International Best-Selling Fictionist Haruki Murakami’s Non-fiction work, WHAT I TALK ABOUT WHEN I TALK ABOUT RUNNING, is a treasure chest of insights for those who dare to write and run, and how these two disciplines connect. So far, it has been nothing short of a mother lode of golden truths to write and run by.
Here is one entry that might sound like a Murakami. If anything, this entry proves that there really is an inexhaustible gold mine of lessons to learn from running. Or, perhaps it would at least be some sort of homage to Haruki.
Running an actual race (whether you go 5, 10, 15, 21, or 42), forces you to compete with your best time. Because you have chosen time as your adversary, sometimes you find yourself either like Marty in Back to the Future or Captain Kirk (or even Shaider’s enemies – “Time Space Warp! Ngayon Din!”), wanting to try and cheat against the so-called space time continuum. This is most especially true when your legs and feet begin to rebel against your brain, then you look at your watch, do some mental math, and be horrified with the truth that you have been going way slower than your desired pace.
There never is enough time, especially for us amateur runners.
And if we were to be honest about it, there never seems to be enough time for anyone of us, for the things we really desire beyond desire itself.
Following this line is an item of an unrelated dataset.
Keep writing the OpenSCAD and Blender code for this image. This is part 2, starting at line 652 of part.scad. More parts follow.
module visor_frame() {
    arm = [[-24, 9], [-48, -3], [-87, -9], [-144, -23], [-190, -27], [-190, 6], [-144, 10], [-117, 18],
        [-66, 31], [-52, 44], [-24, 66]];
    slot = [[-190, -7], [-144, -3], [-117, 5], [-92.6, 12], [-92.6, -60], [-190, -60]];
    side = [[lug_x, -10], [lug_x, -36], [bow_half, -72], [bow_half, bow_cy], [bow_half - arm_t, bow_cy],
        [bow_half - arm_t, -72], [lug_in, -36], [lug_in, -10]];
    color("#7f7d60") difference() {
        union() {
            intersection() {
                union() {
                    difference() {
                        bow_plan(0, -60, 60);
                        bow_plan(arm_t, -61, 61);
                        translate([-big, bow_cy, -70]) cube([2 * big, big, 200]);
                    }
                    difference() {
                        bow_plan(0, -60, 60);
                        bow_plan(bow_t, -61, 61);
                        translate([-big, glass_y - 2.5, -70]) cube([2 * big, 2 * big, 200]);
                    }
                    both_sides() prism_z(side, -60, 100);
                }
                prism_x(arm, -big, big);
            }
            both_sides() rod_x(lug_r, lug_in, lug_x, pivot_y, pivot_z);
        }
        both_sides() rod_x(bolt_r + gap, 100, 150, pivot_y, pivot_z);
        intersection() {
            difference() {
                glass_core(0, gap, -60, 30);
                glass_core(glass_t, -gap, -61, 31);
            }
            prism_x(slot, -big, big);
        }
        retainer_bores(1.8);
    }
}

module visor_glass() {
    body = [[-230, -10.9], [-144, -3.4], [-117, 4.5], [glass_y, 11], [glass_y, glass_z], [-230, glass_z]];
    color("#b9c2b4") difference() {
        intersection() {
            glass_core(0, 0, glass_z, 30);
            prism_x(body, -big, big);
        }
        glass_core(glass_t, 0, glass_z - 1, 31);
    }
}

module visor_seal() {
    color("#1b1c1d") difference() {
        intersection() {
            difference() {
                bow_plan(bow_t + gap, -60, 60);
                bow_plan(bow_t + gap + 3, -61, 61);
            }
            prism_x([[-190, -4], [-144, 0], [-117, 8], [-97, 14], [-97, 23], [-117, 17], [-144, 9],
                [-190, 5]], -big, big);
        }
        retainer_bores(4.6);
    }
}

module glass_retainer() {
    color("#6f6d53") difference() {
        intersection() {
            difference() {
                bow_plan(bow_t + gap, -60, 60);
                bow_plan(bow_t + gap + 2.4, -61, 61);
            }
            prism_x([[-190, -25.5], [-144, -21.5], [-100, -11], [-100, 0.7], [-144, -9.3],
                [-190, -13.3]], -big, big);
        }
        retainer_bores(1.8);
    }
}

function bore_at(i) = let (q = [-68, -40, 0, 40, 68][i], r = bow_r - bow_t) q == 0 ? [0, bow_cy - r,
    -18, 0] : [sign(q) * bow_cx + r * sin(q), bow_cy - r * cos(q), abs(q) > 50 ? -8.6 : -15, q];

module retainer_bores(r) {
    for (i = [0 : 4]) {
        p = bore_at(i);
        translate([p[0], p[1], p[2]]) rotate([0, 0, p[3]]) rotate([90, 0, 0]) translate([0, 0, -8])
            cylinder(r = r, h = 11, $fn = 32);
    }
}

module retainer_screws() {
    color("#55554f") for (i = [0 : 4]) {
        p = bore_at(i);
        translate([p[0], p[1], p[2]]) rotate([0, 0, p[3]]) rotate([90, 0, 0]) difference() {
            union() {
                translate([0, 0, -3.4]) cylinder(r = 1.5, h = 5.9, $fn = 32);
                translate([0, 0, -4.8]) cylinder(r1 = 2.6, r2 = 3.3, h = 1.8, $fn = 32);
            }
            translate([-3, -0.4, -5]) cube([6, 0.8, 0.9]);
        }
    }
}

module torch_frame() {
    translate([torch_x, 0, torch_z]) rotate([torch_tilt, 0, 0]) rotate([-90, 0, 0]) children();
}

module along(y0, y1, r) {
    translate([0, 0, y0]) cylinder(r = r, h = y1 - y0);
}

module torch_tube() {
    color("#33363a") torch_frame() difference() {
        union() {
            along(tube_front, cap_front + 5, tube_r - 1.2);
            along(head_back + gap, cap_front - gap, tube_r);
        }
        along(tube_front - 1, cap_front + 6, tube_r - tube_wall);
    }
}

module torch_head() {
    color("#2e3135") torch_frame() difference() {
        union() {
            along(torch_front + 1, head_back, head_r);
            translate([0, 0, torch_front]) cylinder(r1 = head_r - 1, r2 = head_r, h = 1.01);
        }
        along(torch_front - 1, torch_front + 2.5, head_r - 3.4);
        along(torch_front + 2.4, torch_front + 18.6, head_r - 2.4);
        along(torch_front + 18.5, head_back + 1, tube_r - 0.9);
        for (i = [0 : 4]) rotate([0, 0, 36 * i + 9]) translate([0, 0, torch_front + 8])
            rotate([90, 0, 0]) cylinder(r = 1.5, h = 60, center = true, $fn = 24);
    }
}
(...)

We never have enough time with our friends, with our loved ones, with our families, or for our dream projects, for renovating our houses and turning them into one of those pretty abodes we see in magazines, or to finally get back to theater, or to finally learn to cook an honest-to-goodness four-course meal. Yet, perhaps, there lies the lesson.
In running, because there never seems to be enough time, I tend to focus on the essentials. I stop thinking about the requirements I have to submit at work next week. I have to stop thinking about where I’m going to eat after the race. I have to stop thinking even about how bad I’ll feel once I miss my mark again. Or even how good I might feel if I succeed. Or what my Facebook status will be once I finally complete the damn thing. No. I am forced to focus on the essentials: my lungs, my heart rate, to listen to my breathing, my legs, my thighs, my feet. These are the only things I am able to control, and within the limited time I have, these are the things I will focus on.
Life will never give us enough time, probably. Unfair? Maybe. But it will force us to make time for the things that will really matter to us. For that cup of coffee with a friend we never got to see since college, for that game of hoops with officemates, for doing something that benefits society truly and remarkably, for spending lazy Sunday afternoons with the family, or even for running.